• [WORK REQUIRED]:
The lines below are to be quoted exactly, from the first through the one that contains "glass itself, one".
— begin SUPPLIED MATERIAL —
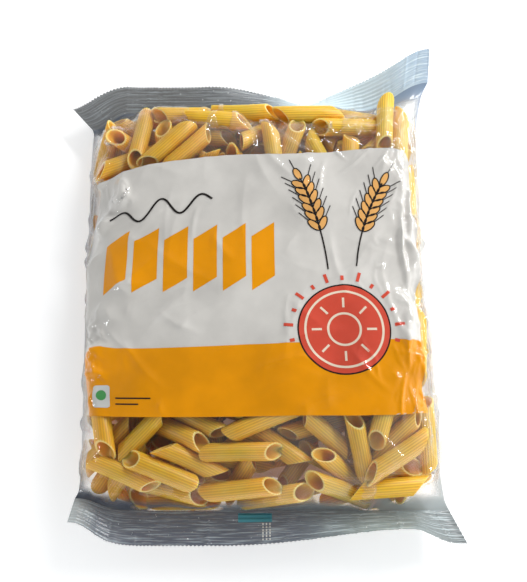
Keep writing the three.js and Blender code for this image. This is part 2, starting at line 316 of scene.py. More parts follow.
def seal_point(end, u, out):
    """The middle of a seal's thickness at a distance out from its root, and its upward normal."""
    across, forward, level, lean, fan = seal_at(end, u)
    lean = np.radians(lean)
    fan = np.radians(fan)
    flat = np.cos(fan) * out
    height = np.maximum(level + np.sin(lean) * flat, SEAL_THICKNESS + CRIMP_DEPTH)
    place = np.stack([across + np.sin(fan) * out, end * (forward + np.cos(lean) * flat), height], -1)
    normal = np.stack([0 * lean, -end * np.sin(lean), np.cos(lean)], -1)
    return place, normal


def seal_surface(end, u, out, side):
    place, normal = seal_point(end, u, out)
    crimp = -CRIMP_DEPTH * np.cos((2 * math.pi * CRIMP_LINES * out) / SEAL_LENGTH)
    return place + normal * np.expand_dims(crimp + (side * SEAL_THICKNESS) / 2, -1)


# The pasta. A row of ends holds the two ends of one piece's axis: six numbers.

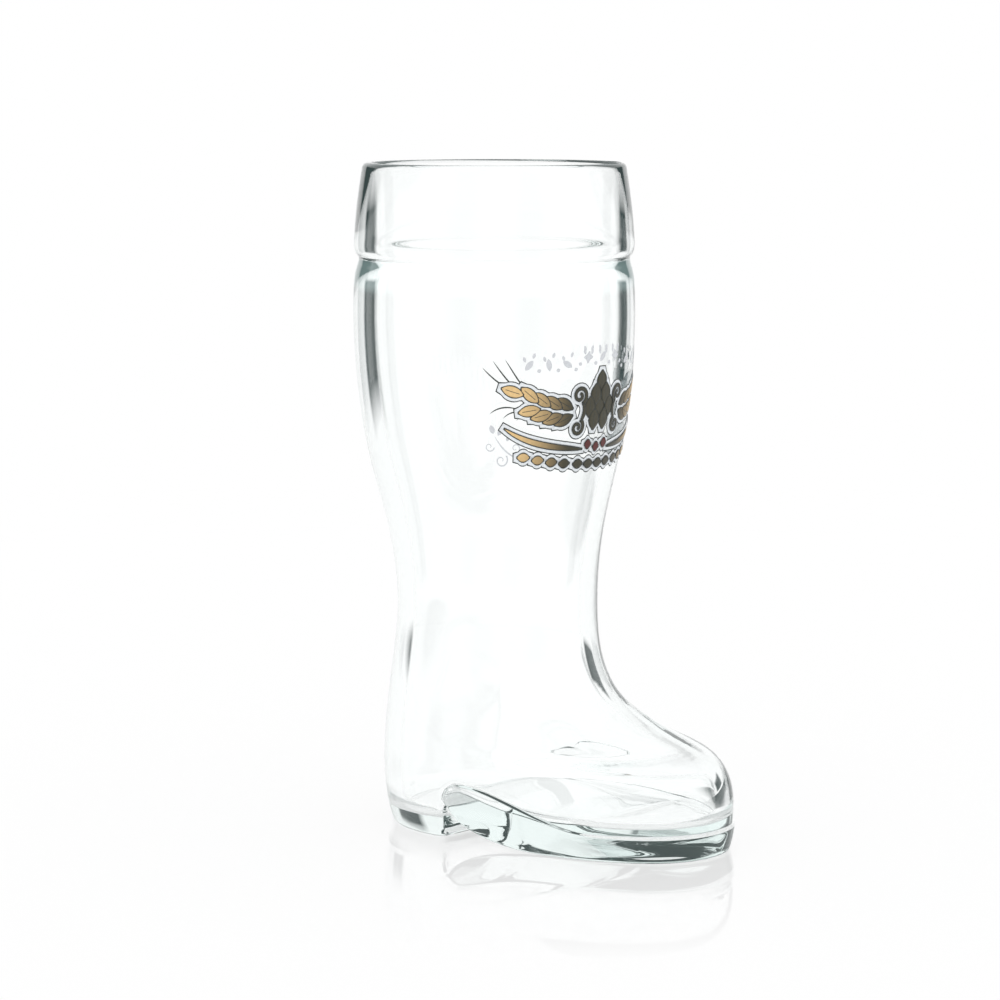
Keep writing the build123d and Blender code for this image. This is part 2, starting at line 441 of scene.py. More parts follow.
@dataclass
class BootGlass:
    """The boot glass itself, one closed skin of outside, lip and hollow. Sizes are in mm."""

    glass_height: float = 195.0
    toe_reach: float = 82.6
    barrel_radius: float = 41.3
    barrel_height: float = 150.0
    wall: float = 5.2
    bottom_thickness: float = 7.5
    heel_thickness: float = 5.4
    toe_thickness: float = 9.0
    crown_thickness: float = 4.2
    breast_thickness: float = 4.2

    shoulder_radius: float = 40.6
    shoulder_height: float = 166.4
    cuff_line: Points = (
        (41.08, 159.6), (40.8, 162.4), (40.2, 164.9), (39.7, 166.7), (39.75, 167.7),
        (40.45, 168.7), (40.98, 170.2), (40.98, 173.5), (40.55, 179.0), (39.75, 186.0),
        (38.75, 192.6),
    )
    lip_outer_rounding: float = 1.6
    lip_inner_rounding: float = 0.8

    ankle_height: float = 64.0
    ankle_front: float = 32.4
    ankle_back: float = 29.5
    ankle_side: float = 27.5
    heel_back: float = 33.9
    heel_side: float = 31.6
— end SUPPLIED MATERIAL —
• [RESULT OF THE TASK]:
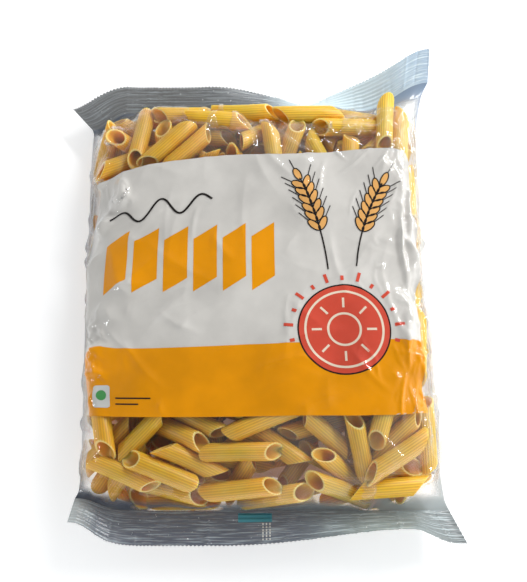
Keep writing the three.js and Blender code for this image. This is part 2, starting at line 316 of scene.py. More parts follow.
def seal_point(end, u, out):
    """The middle of a seal's thickness at a distance out from its root, and its upward normal."""
    across, forward, level, lean, fan = seal_at(end, u)
    lean = np.radians(lean)
    fan = np.radians(fan)
    flat = np.cos(fan) * out
    height = np.maximum(level + np.sin(lean) * flat, SEAL_THICKNESS + CRIMP_DEPTH)
    place = np.stack([across + np.sin(fan) * out, end * (forward + np.cos(lean) * flat), height], -1)
    normal = np.stack([0 * lean, -end * np.sin(lean), np.cos(lean)], -1)
    return place, normal


def seal_surface(end, u, out, side):
    place, normal = seal_point(end, u, out)
    crimp = -CRIMP_DEPTH * np.cos((2 * math.pi * CRIMP_LINES * out) / SEAL_LENGTH)
    return place + normal * np.expand_dims(crimp + (side * SEAL_THICKNESS) / 2, -1)


# The pasta. A row of ends holds the two ends of one piece's axis: six numbers.

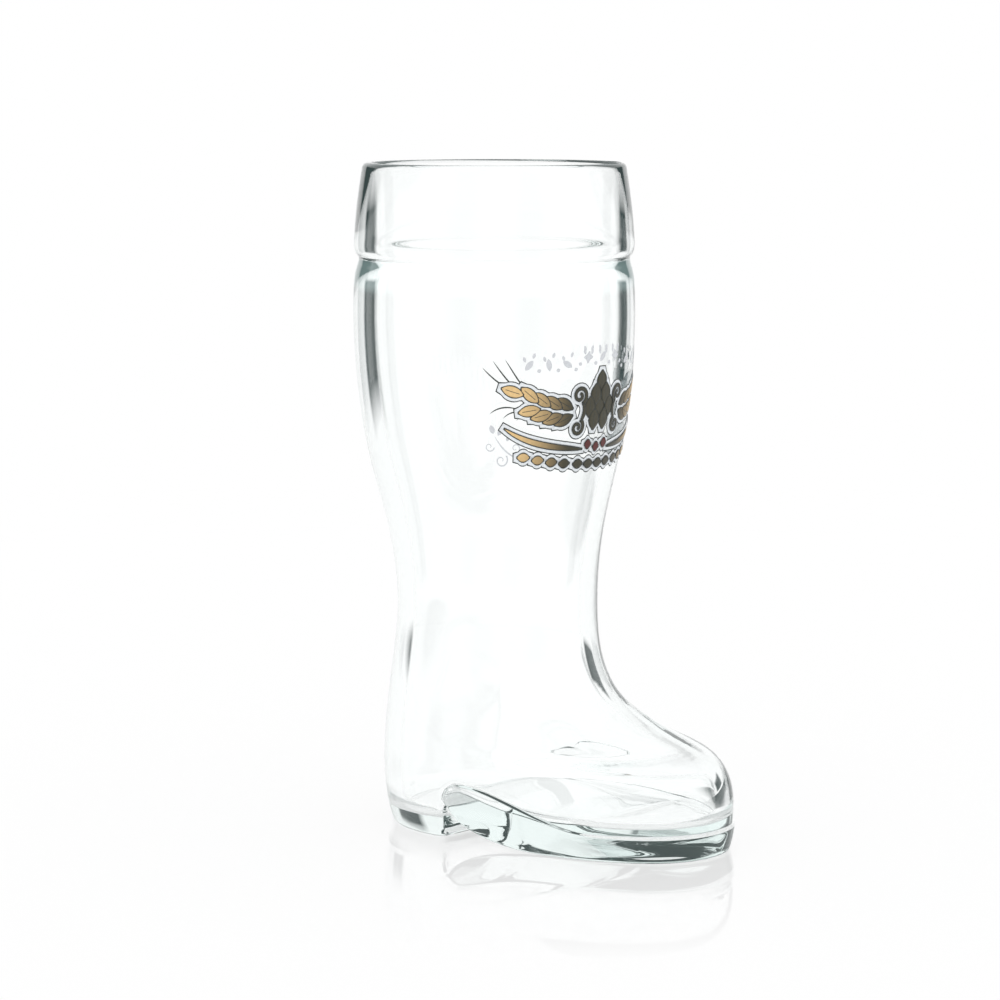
Keep writing the build123d and Blender code for this image. This is part 2, starting at line 441 of scene.py. More parts follow.
@dataclass
class BootGlass:
    """The boot glass itself, one closed skin of outside, lip and hollow. Sizes are in mm."""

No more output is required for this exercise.